╔══

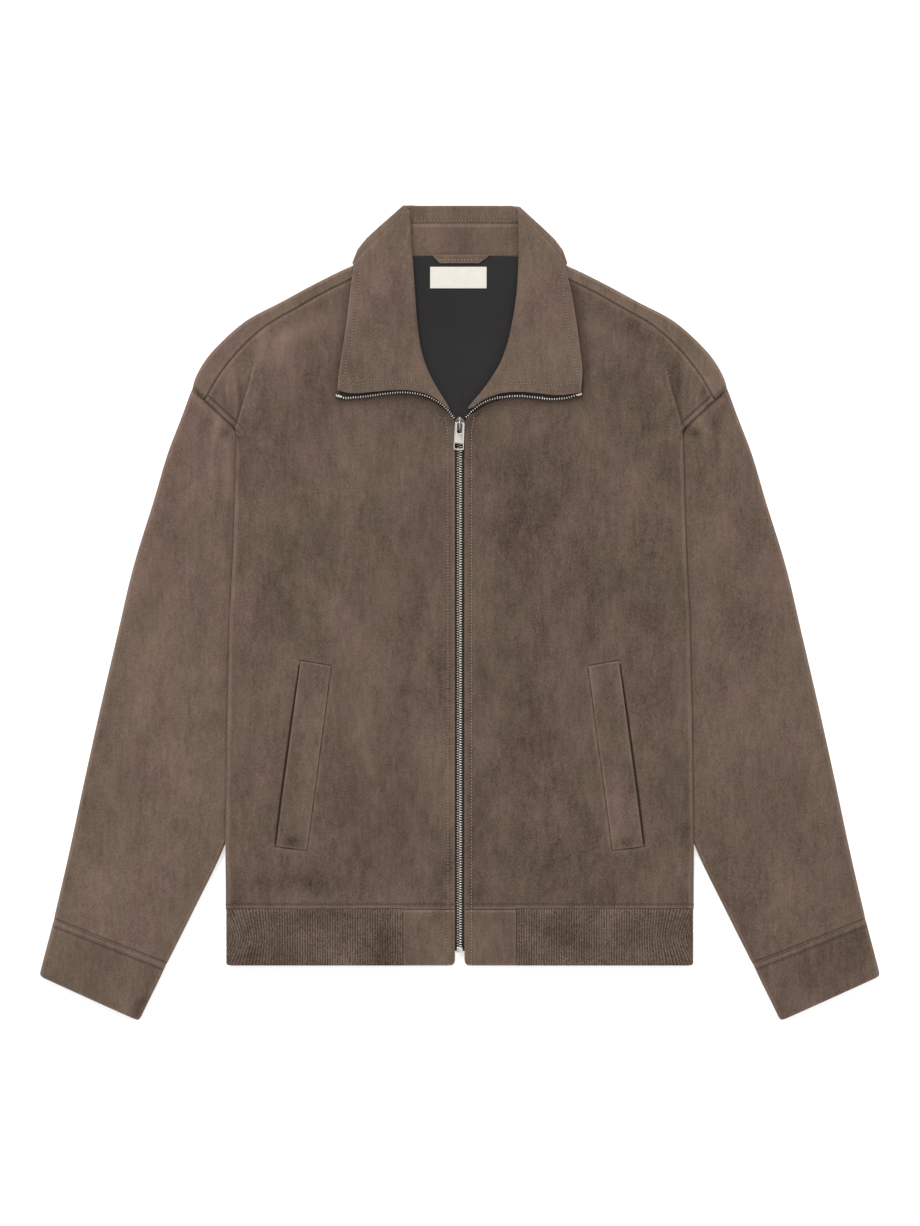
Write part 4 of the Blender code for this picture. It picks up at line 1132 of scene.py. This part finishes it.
def eased(rows):
    """Rows smoothed along the collar beside its joints."""
    index = np.arange(1, len(rows) - 1)[:, None]
    weight = np.exp(-((index - COLLAR_JOINTS) / EASED_ROWS) ** 2).max(axis=1)[:, None, None]
    for _ in range(EASED_TIMES):
        rows[1:-1] += weight * (rows[:-2] + rows[2:] - 2 * rows[1:-1]) / 4
    return rows


def collar():
    """One wall from one front edge round the shoulders and the back of the neck to the other."""
    right, left = collar_front(-1), collar_front(1)
    lower_right, lower_left = (smooth_rows(half[:LEAF_POINT + 1], 6) for half in (right, left))
    middle = (right[LEAF_POINT:] + collar_shoulder(-1) + collar_back()
              + (left[LEAF_POINT:] + collar_shoulder(1))[::-1])
    rows = [lower_right[:-1], eased(smooth_rows(middle, 5)), lower_left[::-1][1:]]
    rows = with_close_ends(np.concatenate(rows), LEAF)
    rows[..., 2] += swell(rows[..., 0], rows[..., 1], 3.3, 0.3) * ramp(rows[..., 2], 8, 9)
    return cloth_piece("collar_suede", rows[::-1], "suede", "collar", (0.57, 0.19), "front_suede_left",
                       wall=LEAF, middle=True, sewn=COLLAR_STITCHES)


def with_close_ends(rows, wall):
    """Rows with a few more beside the first and the last, for rounded rims."""
    def near(first, second):
        gap = np.linalg.norm(second - first, axis=-1).mean()
        return [first + (second - first) * min(0.9, share * wall / gap) for share in (0.07, 0.25, 0.5)]
    start, stop = near(rows[0], rows[1]), near(rows[-1], rows[-2])[::-1]
    return np.concatenate([rows[:1], start, rows[1:-1], stop, rows[-1:]])


def band():
    """The strip between the collar's back seam and the neck seam."""
    top_y, low_y = ROLL_Y - BACK_TURN + 1.0, NECK_SEAM_Y
    u, v = shares(130), shares(30, pitch=2)
    plan = four_sided((-63, low_y), (69, low_y), (61, top_y), (-56, top_y), u, v)
    x, y = plan[..., 0], plan[..., 1]
    level = SHOULDER_AXIS_Z - TURN_REACH + 0.9 + neck_puff(x) + 0.5 * ramp(y, low_y, low_y + 6)
    level = level - 1.5 * ramp(y, top_y - 3.2, top_y)
    return cloth_piece("band_suede", np.dstack([x, y, level + swell(x, y, 1.2, 0.2)]), "suede",
                       "collar_band", (0.14, 0.04), "back_suede", wall=1.8)


# Neck

LINING_LEVEL = 1.4
LINING_WALL = 0.8
LINING_LOW_Y = 186.5
LINING_SIDE = ((0, 0.06, 0.22, 0.6, 1), (7, 14, 38, 64, 68))       # share of height, half width
LINING_CREASES = ((1.2, 190, 1.8, 240, 0, 1.1, 0.7), (-14, 200, -30, 300, 4, 6, 0.35),
                  (18, 205, 34, 310, -5, 7, 0.35), (2, 240, 4, 310, 1, 5, 0.3))


def lining():
    v, u = shares(160, pitch=2.4), shares(130, pitch=2.0)
    low, high = LINING_LOW_Y, NECK_SEAM_Y - 0.3
    right = np.stack([np.interp(v, *LINING_SIDE), low + (high - low) * v], axis=1)
    left = right * (-1, 1)
    plan = patch(*(at_shares([left[i], right[i]], u) for i in (0, -1)), left, right, u, v)
    x, y = plan[..., 0], plan[..., 1]
    level = back_top(x, y) + LINING_LEVEL + creases(x, y, LINING_CREASES)
    return cloth_piece("lining_twill", np.dstack([x, y, level]), "lining", "back_lining", (0.14, 0.16),
                       "back_suede", wall=LINING_WALL)


SMALLEST_CUT = 0.0102            # metres


def small_flat(name, corners, wall, lift, under, slot, node):
    """A small piece that lies on the lining: top left, top right, bottom right, bottom left."""
    top_left, top_right, low_right, low_left = np.array(corners, float)
    u, v = (shares(math.dist(top_left, end), pitch=2.0, wall=wall) for end in (top_right, low_left))
    plan = four_sided(low_left, low_right, top_right, top_left, u, v)
    level = [[drop(under, x, min(y, NECK_SEAM_Y - 1.5))[0].z / MM + lift + wall for x, y in row]
             for row in plan]
    size = tuple(np.maximum(np.ptp(plan.reshape(-1, 2), axis=0) * MM, SMALLEST_CUT))
    return cloth_piece(name, np.dstack([plan, level]), slot, node, size, "lining_twill", wall=wall)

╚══

* EXERCISE:
Print the material once more, exactly.

* CORRECT OUTPUT:
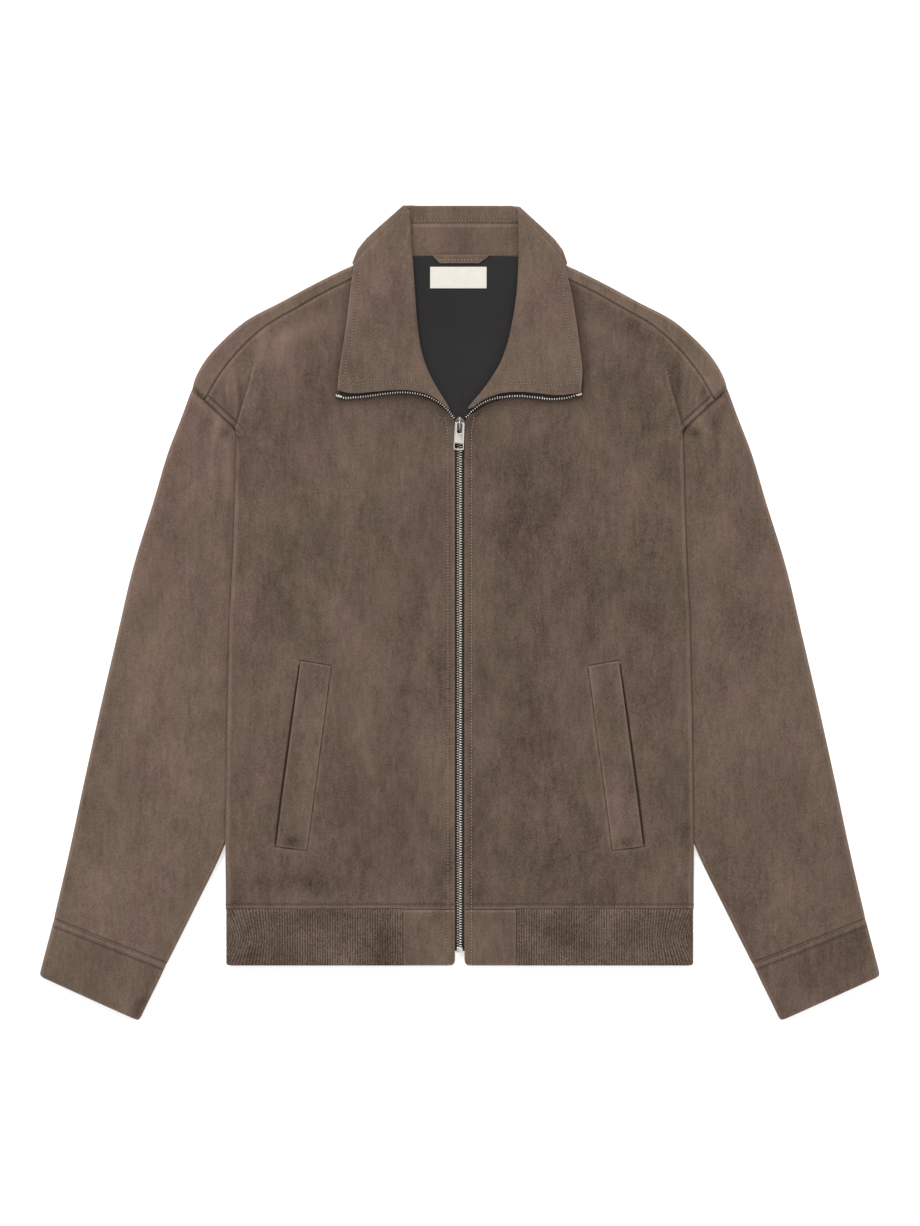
Write part 4 of the Blender code for this picture. It picks up at line 1132 of scene.py. This part finishes it.
def eased(rows):
    """Rows smoothed along the collar beside its joints."""
    index = np.arange(1, len(rows) - 1)[:, None]
    weight = np.exp(-((index - COLLAR_JOINTS) / EASED_ROWS) ** 2).max(axis=1)[:, None, None]
    for _ in range(EASED_TIMES):
        rows[1:-1] += weight * (rows[:-2] + rows[2:] - 2 * rows[1:-1]) / 4
    return rows


def collar():
    """One wall from one front edge round the shoulders and the back of the neck to the other."""
    right, left = collar_front(-1), collar_front(1)
    lower_right, lower_left = (smooth_rows(half[:LEAF_POINT + 1], 6) for half in (right, left))
    middle = (right[LEAF_POINT:] + collar_shoulder(-1) + collar_back()
              + (left[LEAF_POINT:] + collar_shoulder(1))[::-1])
    rows = [lower_right[:-1], eased(smooth_rows(middle, 5)), lower_left[::-1][1:]]
    rows = with_close_ends(np.concatenate(rows), LEAF)
    rows[..., 2] += swell(rows[..., 0], rows[..., 1], 3.3, 0.3) * ramp(rows[..., 2], 8, 9)
    return cloth_piece("collar_suede", rows[::-1], "suede", "collar", (0.57, 0.19), "front_suede_left",
                       wall=LEAF, middle=True, sewn=COLLAR_STITCHES)


def with_close_ends(rows, wall):
    """Rows with a few more beside the first and the last, for rounded rims."""
    def near(first, second):
        gap = np.linalg.norm(second - first, axis=-1).mean()
        return [first + (second - first) * min(0.9, share * wall / gap) for share in (0.07, 0.25, 0.5)]
    start, stop = near(rows[0], rows[1]), near(rows[-1], rows[-2])[::-1]
    return np.concatenate([rows[:1], start, rows[1:-1], stop, rows[-1:]])


def band():
    """The strip between the collar's back seam and the neck seam."""
    top_y, low_y = ROLL_Y - BACK_TURN + 1.0, NECK_SEAM_Y
    u, v = shares(130), shares(30, pitch=2)
    plan = four_sided((-63, low_y), (69, low_y), (61, top_y), (-56, top_y), u, v)
    x, y = plan[..., 0], plan[..., 1]
    level = SHOULDER_AXIS_Z - TURN_REACH + 0.9 + neck_puff(x) + 0.5 * ramp(y, low_y, low_y + 6)
    level = level - 1.5 * ramp(y, top_y - 3.2, top_y)
    return cloth_piece("band_suede", np.dstack([x, y, level + swell(x, y, 1.2, 0.2)]), "suede",
                       "collar_band", (0.14, 0.04), "back_suede", wall=1.8)


# Neck

LINING_LEVEL = 1.4
LINING_WALL = 0.8
LINING_LOW_Y = 186.5
LINING_SIDE = ((0, 0.06, 0.22, 0.6, 1), (7, 14, 38, 64, 68))       # share of height, half width
LINING_CREASES = ((1.2, 190, 1.8, 240, 0, 1.1, 0.7), (-14, 200, -30, 300, 4, 6, 0.35),
                  (18, 205, 34, 310, -5, 7, 0.35), (2, 240, 4, 310, 1, 5, 0.3))


def lining():
    v, u = shares(160, pitch=2.4), shares(130, pitch=2.0)
    low, high = LINING_LOW_Y, NECK_SEAM_Y - 0.3
    right = np.stack([np.interp(v, *LINING_SIDE), low + (high - low) * v], axis=1)
    left = right * (-1, 1)
    plan = patch(*(at_shares([left[i], right[i]], u) for i in (0, -1)), left, right, u, v)
    x, y = plan[..., 0], plan[..., 1]
    level = back_top(x, y) + LINING_LEVEL + creases(x, y, LINING_CREASES)
    return cloth_piece("lining_twill", np.dstack([x, y, level]), "lining", "back_lining", (0.14, 0.16),
                       "back_suede", wall=LINING_WALL)


SMALLEST_CUT = 0.0102            # metres


def small_flat(name, corners, wall, lift, under, slot, node):
    """A small piece that lies on the lining: top left, top right, bottom right, bottom left."""
    top_left, top_right, low_right, low_left = np.array(corners, float)
    u, v = (shares(math.dist(top_left, end), pitch=2.0, wall=wall) for end in (top_right, low_left))
    plan = four_sided(low_left, low_right, top_right, top_left, u, v)
    level = [[drop(under, x, min(y, NECK_SEAM_Y - 1.5))[0].z / MM + lift + wall for x, y in row]
             for row in plan]
    size = tuple(np.maximum(np.ptp(plan.reshape(-1, 2), axis=0) * MM, SMALLEST_CUT))
    return cloth_piece(name, np.dstack([plan, level]), slot, node, size, "lining_twill", wall=wall)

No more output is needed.